LLMs deployed from Model Garden cut replies short

I have deployed several models (Gemma, Gemma2 and Qwen) from Model Garden to endpoints in two different regions europe-west1 and europe-west4.

When I test these they cut replies short. These are the two latest tests I saves:

“predictions”: [
“Prompt:\nWhat is the capital of France and what I can do there?\nOutput:\n Paris.\n\nThe area of Paris is 41 km2 (16 miles”
] From qwen_qwen2-1_5b

{
“predictions”: [
“Prompt:\nWhat is the capital of France and what I can do there?\nOutput:\nParis is the capital of France and a global city known for its”
] From gemma2-2b-it

Is there anything I can do with this? I used Vertex AIs one click deployment.

Hi @Makro ,

Welcome to Google Cloud Community!

Cut replies short on those LLMS deployed on Open Models(Gemma, Gemma2 and Qwen) on Model Garden may be due to several reasons.
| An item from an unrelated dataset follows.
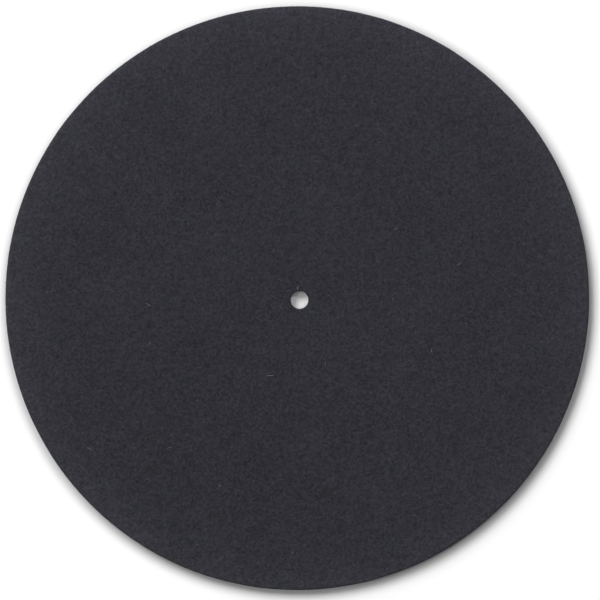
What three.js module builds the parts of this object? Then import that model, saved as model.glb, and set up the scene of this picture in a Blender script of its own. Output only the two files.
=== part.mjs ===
// A felt mat for a record player's platter: one disc, die-cut from a sheet of pressed wool felt,
// with a hole in its middle that drops over the record spindle.
// Millimetres, +Z up. The origin is on the spindle's axis, in the face that lies on the platter.

import * as THREE from "three";

// The disc covers the flat of a platter for 12 inch records.
const MAT_DIAMETER = 295;
const FELT_THICKNESS = 3;

// The hole clears the spindle all round, so that the mat drops on and lifts off freely.
const SPINDLE_DIAMETER = 7.1;
const SPINDLE_CLEARANCE = 0.95;

// The die cuts from above. It drags the nap of the top face down into a soft round, nips the
// bottom face off nearly sharp, and the squeezed wall between them springs back a little hollow.
const RIM_TOP_ROUND = 0.7;
const RIM_BOTTOM_ROUND = 0.25;
const RIM_WALL_HOLLOW = 0.15;

// The hole's small punch drags less felt with it than the die of the rim does.
const HOLE_TOP_ROUND = 0.45;
const HOLE_BOTTOM_ROUND = 0.2;
const HOLE_WALL_HOLLOW = 0.1;

// How finely the curves are faceted
const FACETS_ROUND_DISC = 180;
const STEPS_PER_CURVE = 3;

const QUARTER_TURN = Math.PI / 2;

const felt = new THREE.MeshStandardMaterial({
  name: "black_wool_felt",
  color: 0x323238,
  roughness: 0.95,
  metalness: 0,
});

// A cut edge as points (radius, height) from the bottom face up to the top face.
// outward is 1 where the felt ends at a larger radius, as at the rim, and -1 where it ends at a
// smaller one, as at the hole.
function cutEdge({ radius, outward, topRound, bottomRound, hollow }) {
  const topOfWall = FELT_THICKNESS - topRound;
  const straightOut = outward > 0 ? 0 : Math.PI;
  const clockwise = outward < 0;
  const bottomCurve = new THREE.EllipseCurve(
    radius - outward * bottomRound,
    bottomRound,
    bottomRound,
    bottomRound,
    -QUARTER_TURN,
    straightOut,
    clockwise,
  );
  // The middle of this curve lies half as deep as its control point.
  const wall = new THREE.QuadraticBezierCurve(
    new THREE.Vector2(radius, bottomRound),
    new THREE.Vector2(radius - outward * 2 * hollow, (bottomRound + topOfWall) / 2),
    new THREE.Vector2(radius, topOfWall),
  );
  const topCurve = new THREE.EllipseCurve(
    radius - outward * topRound,
    topOfWall,
    topRound,
    topRound,
    straightOut,
    QUARTER_TURN,
    clockwise,
  );
  return [
    ...bottomCurve.getPoints(STEPS_PER_CURVE),
    ...wall.getPoints(STEPS_PER_CURVE).slice(1),
    ...topCurve.getPoints(STEPS_PER_CURVE).slice(1),
  ];
}

// The felt's section: up the rim's edge, across the top face, down the hole's edge and back
// along the bottom face.
function feltSection() {
  const rim = cutEdge({
    radius: MAT_DIAMETER / 2,
    outward: 1,
    topRound: RIM_TOP_ROUND,
    bottomRound: RIM_BOTTOM_ROUND,
    hollow: RIM_WALL_HOLLOW,
  });
  const hole = cutEdge({
    radius: SPINDLE_DIAMETER / 2 + SPINDLE_CLEARANCE,
    outward: -1,
    topRound: HOLE_TOP_ROUND,
    bottomRound: HOLE_BOTTOM_ROUND,
    hollow: HOLE_WALL_HOLLOW,
  });
  return [...rim, ...hole.reverse(), rim[0].clone()];
}

// The whole mat is one piece: its section turned once round the spindle's axis.
function feltMat() {
  const disc = new THREE.LatheGeometry(feltSection(), FACETS_ROUND_DISC);
  disc.rotateX(QUARTER_TURN);
  const mat = new THREE.Mesh(disc, felt);
  mat.name = "felt_mat";
  return mat;
}

const platterMat = new THREE.Group();
platterMat.name = "turntable_platter_mat";
platterMat.add(feltMat());

export default platterMat;
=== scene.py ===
"""A felt mat for a record player's platter: the die-cut disc of pressed wool, the loose fibres of
its nap and of its cut edges, the pale lint caught in it, and a white table in soft studio light."""

import math
import random

import bmesh
import bpy
from mathutils import Matrix, Vector, noise


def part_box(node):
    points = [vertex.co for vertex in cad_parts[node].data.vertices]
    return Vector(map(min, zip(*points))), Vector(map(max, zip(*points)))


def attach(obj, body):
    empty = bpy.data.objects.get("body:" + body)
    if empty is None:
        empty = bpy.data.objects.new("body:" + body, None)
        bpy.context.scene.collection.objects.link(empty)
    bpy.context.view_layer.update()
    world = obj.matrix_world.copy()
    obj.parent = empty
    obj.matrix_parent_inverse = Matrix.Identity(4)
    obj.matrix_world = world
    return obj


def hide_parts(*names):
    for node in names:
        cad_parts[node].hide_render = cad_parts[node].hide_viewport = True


bl_info = {
    "name": "Turntable Platter Mat",
    "version": (1, 0, 0),
    "blender": (4, 5, 0),
    "location": "3D View > Sidebar > Platter Mat",
    "description": "Dresses a felt platter mat: its nap, its cut edges, its lint and a white table",
    "category": "Object",
}

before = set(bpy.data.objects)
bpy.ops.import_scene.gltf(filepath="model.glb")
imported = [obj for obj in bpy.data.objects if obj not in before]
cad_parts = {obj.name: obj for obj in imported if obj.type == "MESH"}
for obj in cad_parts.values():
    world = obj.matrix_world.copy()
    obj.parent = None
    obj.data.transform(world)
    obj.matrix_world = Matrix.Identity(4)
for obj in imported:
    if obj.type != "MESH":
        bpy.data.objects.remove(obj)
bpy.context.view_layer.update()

MM = 0.001

# The disc as the construction gives it
MAT_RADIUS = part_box("felt_mat")[1].x
FELT_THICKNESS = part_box("felt_mat")[1].z
HOLE_RADIUS = min(v.co.xy.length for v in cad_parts["felt_mat"].data.vertices)

# How the photograph shows it: its width in pixels, the mat's width and the middle of the hole,
# and how wide a pixel is on the mat
PHOTO_PIXELS = 600
MAT_PIXELS = 584
HOLE_PIXEL = Vector((299.56, 300.0))
PIXEL = 2 * MAT_RADIUS / MAT_PIXELS

# Pale lint as it lies in the photograph: the middle's x and y in pixels, heading in degrees,
# length in mm, the turn from end to end in degrees and how thick it is beside a loose wool fibre
PHOTO_LINT = (
    (89.6, 447.9, 155, 4.0, 20, 1.2),
    (95.4, 451.6, 100, 2.4, -150, 0.45),
    (270, 374.8, 4, 4.4, 10, 1.6),
    (431.6, 350.8, 85, 1.8, 0, 1.6),
    (149.2, 302.8, 142, 4.2, -60, 0.9),
    (116, 205.4, 62, 3.8, 20, 0.6),
    (460.2, 263.3, 32, 2.6, -40, 1.1),
    (395.2, 228, 32, 2.4, 0, 1.0),
    (218, 485, 140, 3.2, 30, 0.8),
    (324.2, 363, 92, 3.6, 30, 0.6),
    (170, 447.4, 12, 4.0, -30, 0.7),
    (171.4, 434.8, 142, 2.8, -20, 0.6),
    (392.4, 299.2, 90, 2.4, 0, 0.7),
    (149.2, 341.9, 42, 2.8, 40, 0.8),
    (191.6, 326.4, 110, 2.6, 10, 0.7),
    (416.4, 42.8, 95, 2.0, 0, 1.0),
    (297.1, 287.9, 72, 2.6, 10, 1.6),
)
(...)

One possible reason is you are already hitting the max_output_tokens of those models, usually the reply is cut short before reaching the full answer as the max_output_token were already exhausted. This might also be due to model limitations, so I suggest considering other models with a higher max_output_token.

You can also check endpoint configuration in the vertex AI console since there are other factors that might possibly affect the cut replies short like resource constraint that limits the model’s ability for complete response.

Additionally, you can try simplifying your Prompts to make it manageable and prevent cut replies.

Was this helpful? If so, please accept this answer as “Solution”. If you need additional assistance, reply here within 2 business days and I’ll be happy to help.

Hi @marckevin

My prompts are simple. We used one click deployment in Model Garden. I would think max_output_tokens should be more than 10 which looks to be replies we are getting. There is very little we can do differently. We have abandon idea of using one click deployments for this and other reasons. This issue is with one click deployments.